Playing with the Invisible Calendar from Invisible Computers
Invisible Computers is a German start-up. They make an e-paper product, with a black and white, non-backlit screen, like a Kindle but with no interactivity. Instead, it displays a calendar or other information. I love e-paper and devices that are open to customisation, so I couldn’t resist getting one to try out.
The wooden frame and unlit screen do look genuinely homely; much better than a glowing LED panel. The build quality is nice with no rough edges or big gaps.
A mobile app must be used for configuration, and there are two options for getting information onto the screen. The most user-friendly option is providing credentials for a Google Calendar to be displayed. The second allows you to provide a URL which serves an 800 x 480 bitmap image.
I wanted to show train times and maybe traffic - and to do some tinkering! - so I went straight for the second option.
My initial idea was to write and schedule a script to screenshot a couple of webpages and serve the resulting image. I had a spare Raspberry Pi to play with - so this seemed perfect. It’s been quite a while since I did a Pi project similar to this, and despite R being my default choice I had a vague memory that it took me a while to get running on the Pi last time, so I just went ahead with Python. I think it would have been no more effort to write in R: there is a Selenium library for R, and image libraries like magick and imager.
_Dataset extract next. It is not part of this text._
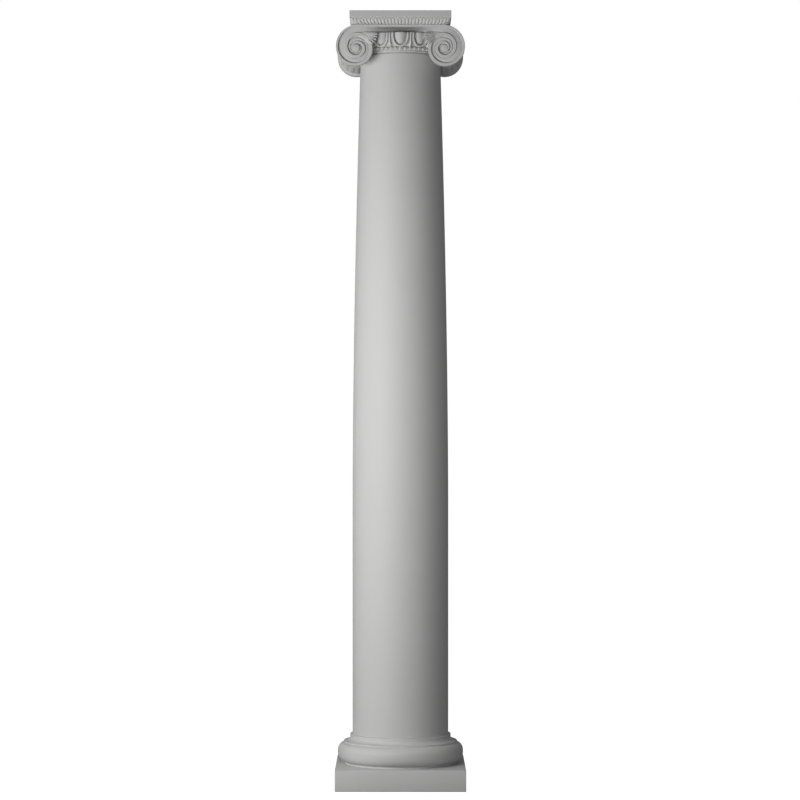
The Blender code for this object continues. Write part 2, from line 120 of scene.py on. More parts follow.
def composite(name, tone, mottle=0.02, grain=0.00006, grain_size=0.0035, rough=0.58):
    """Grey cast composite: cloudy in tone, with fine sanding grain and tiny pits."""
    finish = bpy.data.materials.new(name)
    finish.use_nodes = True
    nodes = finish.node_tree.nodes
    links = finish.node_tree.links
    shader = nodes["Principled BSDF"]
    shader.inputs["Specular IOR Level"].default_value = 0.35
    place = nodes.new("ShaderNodeTexCoord")

    clouds = nodes.new("ShaderNodeTexNoise")
    clouds.inputs["Scale"].default_value = 7.0
    clouds.inputs["Detail"].default_value = 4.0
    links.new(place.outputs["Object"], clouds.inputs["Vector"])
    specks = nodes.new("ShaderNodeTexNoise")
    specks.inputs["Scale"].default_value = 420.0
    specks.inputs["Detail"].default_value = 2.0
    links.new(place.outputs["Object"], specks.inputs["Vector"])
    both = nodes.new("ShaderNodeMix")
    both.inputs[0].default_value = 0.35
    links.new(clouds.outputs["Fac"], both.inputs[2])
    links.new(specks.outputs["Fac"], both.inputs[3])
    colours = nodes.new("ShaderNodeValToRGB")
    low = tone * (1 - mottle)
    high = tone * (1 + mottle)
    colours.color_ramp.elements[0].position = 0.3
    colours.color_ramp.elements[0].color = (low, low, low * 0.992, 1)
    colours.color_ramp.elements[1].position = 0.7
    colours.color_ramp.elements[1].color = (high, high, high * 0.996, 1)
    links.new(both.outputs[0], colours.inputs["Fac"])
    links.new(colours.outputs["Color"], shader.inputs["Base Color"])

    sheen = nodes.new("ShaderNodeMapRange")
    sheen.inputs["From Min"].default_value = 0.3
    sheen.inputs["From Max"].default_value = 0.7
    sheen.inputs["To Min"].default_value = rough - 0.05
    sheen.inputs["To Max"].default_value = rough + 0.05
    links.new(clouds.outputs["Fac"], sheen.inputs["Value"])
    links.new(sheen.outputs["Result"], shader.inputs["Roughness"])

    sanding = nodes.new("ShaderNodeTexNoise")
    sanding.inputs["Scale"].default_value = 1 / grain_size
    sanding.inputs["Detail"].default_value = 5.0
    links.new(place.outputs["Object"], sanding.inputs["Vector"])
    relief = nodes.new("ShaderNodeBump")
    relief.inputs["Strength"].default_value = 1.0
    relief.inputs["Distance"].default_value = grain
    links.new(sanding.outputs["Fac"], relief.inputs["Height"])
    links.new(relief.outputs["Normal"], shader.inputs["Normal"])
    return finish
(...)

Serving the image locally was a non-starter, since the device receives images from a back-end service rather than directly. (I only realised this after I had done a small amount of Nginx configuration.) So instead, I uploaded it to an image hosting service - mission complete.
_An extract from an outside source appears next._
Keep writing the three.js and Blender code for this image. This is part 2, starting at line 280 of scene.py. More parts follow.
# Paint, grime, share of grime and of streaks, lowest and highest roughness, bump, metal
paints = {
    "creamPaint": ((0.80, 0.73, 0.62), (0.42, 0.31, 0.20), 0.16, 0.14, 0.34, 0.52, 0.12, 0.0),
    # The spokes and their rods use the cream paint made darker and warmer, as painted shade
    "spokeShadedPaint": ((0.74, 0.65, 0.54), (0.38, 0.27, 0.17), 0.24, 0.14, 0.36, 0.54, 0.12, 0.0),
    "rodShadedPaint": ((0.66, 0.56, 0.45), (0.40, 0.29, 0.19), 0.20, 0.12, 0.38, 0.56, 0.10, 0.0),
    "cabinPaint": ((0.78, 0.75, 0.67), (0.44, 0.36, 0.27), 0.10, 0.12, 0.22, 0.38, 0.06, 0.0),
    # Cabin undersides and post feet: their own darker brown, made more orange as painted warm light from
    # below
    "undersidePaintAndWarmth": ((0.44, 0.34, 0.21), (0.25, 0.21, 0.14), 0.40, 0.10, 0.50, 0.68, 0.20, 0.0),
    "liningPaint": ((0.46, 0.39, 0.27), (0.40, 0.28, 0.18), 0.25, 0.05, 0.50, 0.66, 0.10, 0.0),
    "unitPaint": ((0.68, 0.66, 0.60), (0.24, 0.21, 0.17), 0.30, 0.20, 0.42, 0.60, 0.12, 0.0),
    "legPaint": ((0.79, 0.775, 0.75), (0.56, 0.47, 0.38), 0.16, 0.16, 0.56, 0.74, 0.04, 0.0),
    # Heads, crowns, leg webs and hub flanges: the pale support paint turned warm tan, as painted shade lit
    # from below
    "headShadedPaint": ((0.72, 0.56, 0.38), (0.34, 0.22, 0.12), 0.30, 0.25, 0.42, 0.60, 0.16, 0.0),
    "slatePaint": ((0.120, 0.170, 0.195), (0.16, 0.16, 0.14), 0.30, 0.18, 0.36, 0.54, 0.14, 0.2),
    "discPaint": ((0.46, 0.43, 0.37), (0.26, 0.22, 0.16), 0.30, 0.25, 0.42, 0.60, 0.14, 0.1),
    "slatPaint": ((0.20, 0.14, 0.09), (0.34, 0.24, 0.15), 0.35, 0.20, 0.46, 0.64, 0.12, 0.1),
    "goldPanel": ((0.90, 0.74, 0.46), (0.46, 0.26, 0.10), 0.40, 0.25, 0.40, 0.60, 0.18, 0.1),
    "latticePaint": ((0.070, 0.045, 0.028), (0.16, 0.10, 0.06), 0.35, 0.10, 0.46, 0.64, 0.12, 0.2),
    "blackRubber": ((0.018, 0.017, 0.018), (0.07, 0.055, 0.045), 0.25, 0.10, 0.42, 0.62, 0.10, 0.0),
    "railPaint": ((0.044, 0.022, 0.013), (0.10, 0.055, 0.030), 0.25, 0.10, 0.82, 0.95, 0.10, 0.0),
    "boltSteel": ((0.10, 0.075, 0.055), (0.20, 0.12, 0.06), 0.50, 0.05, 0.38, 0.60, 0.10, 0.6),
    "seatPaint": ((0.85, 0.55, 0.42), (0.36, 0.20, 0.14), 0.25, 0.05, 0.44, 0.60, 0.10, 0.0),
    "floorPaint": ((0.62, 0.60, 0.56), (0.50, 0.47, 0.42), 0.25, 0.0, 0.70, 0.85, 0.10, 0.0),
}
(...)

As an aside, this was the first hobby project where I’ve used ChatGPT to help with the planning and scripting. This project played to its strengths: Raspberry Pi, Python and Nginx are all open and well-documented on the public internet. This isn’t the case with a lot of the technology I work with in my day-job, and I found ChatGPT’s responses much more accurate and relevant when working on this. It still made small coding errors but usually could correct them when pointed out. It did suffer from not being able to see the device or websites. It doesn’t feel like we’re going to be seeing these models at work though until more enterprise-y solutions for private LLMs that utilise proprietary data develop.
The downsides over e-paper products designed more for hobbyists like paperdink are:
- the restrictions on the image size and format,
- the requirement the images be publicly hosted, and
- the inability to control the refresh rate.
The advantages are:
- straightforward wifi setup,
- slick calendar display (if that’s what you want), and
- design and build quality.
Overall, I’m happy with the end result.